**Directions:** Check each line of the material below, and copy it if it holds the string "where".

Excerpt from a dataset
=======
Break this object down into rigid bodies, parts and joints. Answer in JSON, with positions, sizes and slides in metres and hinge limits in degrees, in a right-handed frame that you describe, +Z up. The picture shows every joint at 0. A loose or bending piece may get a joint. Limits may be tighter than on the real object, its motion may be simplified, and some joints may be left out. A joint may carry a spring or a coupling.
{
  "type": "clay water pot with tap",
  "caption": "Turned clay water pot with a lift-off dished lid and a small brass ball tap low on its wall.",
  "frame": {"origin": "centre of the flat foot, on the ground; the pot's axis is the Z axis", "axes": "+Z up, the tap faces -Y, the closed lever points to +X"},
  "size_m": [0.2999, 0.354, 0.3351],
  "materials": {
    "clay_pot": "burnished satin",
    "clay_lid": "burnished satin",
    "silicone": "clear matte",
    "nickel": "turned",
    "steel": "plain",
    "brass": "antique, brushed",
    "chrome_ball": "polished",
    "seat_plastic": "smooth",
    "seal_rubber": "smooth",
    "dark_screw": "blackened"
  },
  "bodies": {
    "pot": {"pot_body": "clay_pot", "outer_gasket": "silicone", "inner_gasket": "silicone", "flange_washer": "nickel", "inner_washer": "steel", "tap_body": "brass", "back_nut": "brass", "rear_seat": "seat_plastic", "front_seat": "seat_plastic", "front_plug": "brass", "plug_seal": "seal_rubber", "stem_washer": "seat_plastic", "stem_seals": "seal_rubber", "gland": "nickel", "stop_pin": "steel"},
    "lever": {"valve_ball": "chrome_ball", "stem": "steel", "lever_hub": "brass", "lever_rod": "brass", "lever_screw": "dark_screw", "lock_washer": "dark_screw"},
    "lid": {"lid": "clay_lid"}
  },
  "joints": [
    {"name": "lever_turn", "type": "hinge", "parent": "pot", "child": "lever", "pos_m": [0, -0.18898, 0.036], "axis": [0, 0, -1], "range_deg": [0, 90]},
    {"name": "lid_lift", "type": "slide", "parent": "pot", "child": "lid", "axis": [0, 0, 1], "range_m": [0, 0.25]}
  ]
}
=======
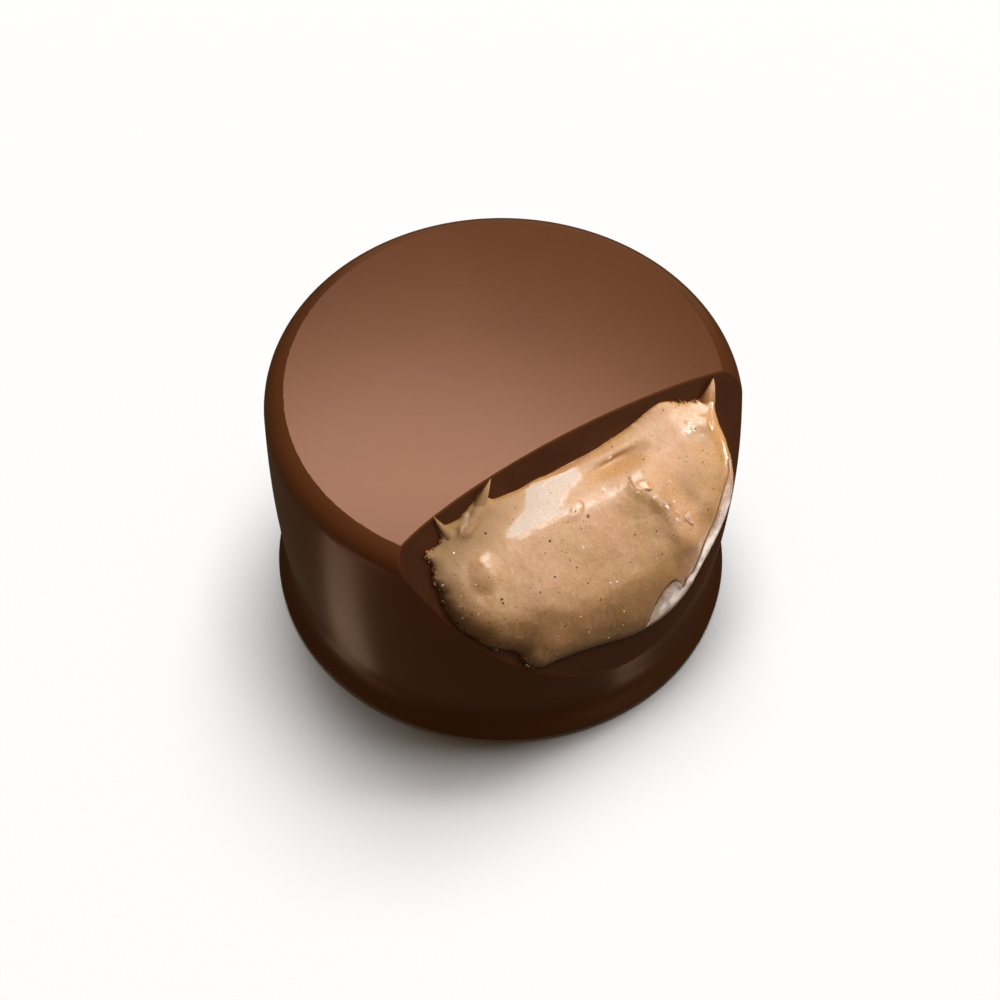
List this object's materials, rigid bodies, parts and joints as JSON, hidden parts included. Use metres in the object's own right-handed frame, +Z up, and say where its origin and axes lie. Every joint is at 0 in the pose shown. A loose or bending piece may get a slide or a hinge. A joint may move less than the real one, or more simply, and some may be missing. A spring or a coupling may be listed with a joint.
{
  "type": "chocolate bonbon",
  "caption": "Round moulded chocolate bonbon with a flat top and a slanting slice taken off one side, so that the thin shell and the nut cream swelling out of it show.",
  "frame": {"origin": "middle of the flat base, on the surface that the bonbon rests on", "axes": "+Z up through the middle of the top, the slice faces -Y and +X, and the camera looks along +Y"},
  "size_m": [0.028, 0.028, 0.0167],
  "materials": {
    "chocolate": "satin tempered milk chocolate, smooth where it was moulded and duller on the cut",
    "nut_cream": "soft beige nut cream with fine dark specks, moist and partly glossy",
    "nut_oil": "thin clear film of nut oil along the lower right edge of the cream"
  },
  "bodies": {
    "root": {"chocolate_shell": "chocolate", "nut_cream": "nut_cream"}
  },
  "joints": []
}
=======
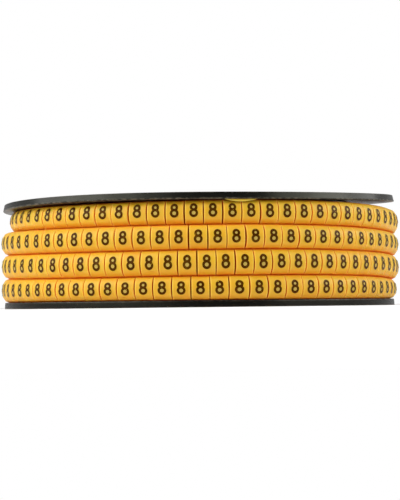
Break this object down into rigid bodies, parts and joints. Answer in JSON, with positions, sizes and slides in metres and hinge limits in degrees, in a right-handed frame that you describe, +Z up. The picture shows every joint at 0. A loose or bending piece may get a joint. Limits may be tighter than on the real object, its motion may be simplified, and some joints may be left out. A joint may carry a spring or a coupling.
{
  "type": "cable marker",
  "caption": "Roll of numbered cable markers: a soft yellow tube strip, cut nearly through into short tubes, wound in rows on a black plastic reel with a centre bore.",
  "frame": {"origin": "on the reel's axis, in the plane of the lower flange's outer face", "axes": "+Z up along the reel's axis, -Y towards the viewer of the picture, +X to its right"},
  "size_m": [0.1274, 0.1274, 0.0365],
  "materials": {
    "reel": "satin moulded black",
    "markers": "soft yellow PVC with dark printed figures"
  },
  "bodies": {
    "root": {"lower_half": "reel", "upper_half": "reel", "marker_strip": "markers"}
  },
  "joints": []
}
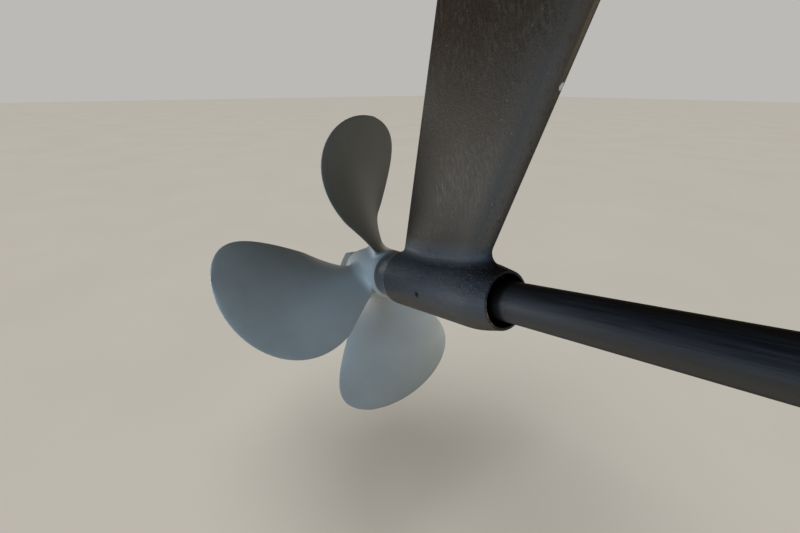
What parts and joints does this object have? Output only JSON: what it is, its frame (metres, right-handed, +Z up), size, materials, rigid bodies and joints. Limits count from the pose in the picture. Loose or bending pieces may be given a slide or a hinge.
=======
**Final result:**
List this object's materials, rigid bodies, parts and joints as JSON, hidden parts included. Use metres in the object's own right-handed frame, +Z up, and say where its origin and axes lie. Every joint is at 0 in the pose shown. A loose or bending piece may get a slide or a hinge. A joint may move less than the real one, or more simply, and some may be missing. A spring or a coupling may be listed with a joint.
    "chocolate": "satin tempered milk chocolate, smooth where it was moulded and duller on the cut",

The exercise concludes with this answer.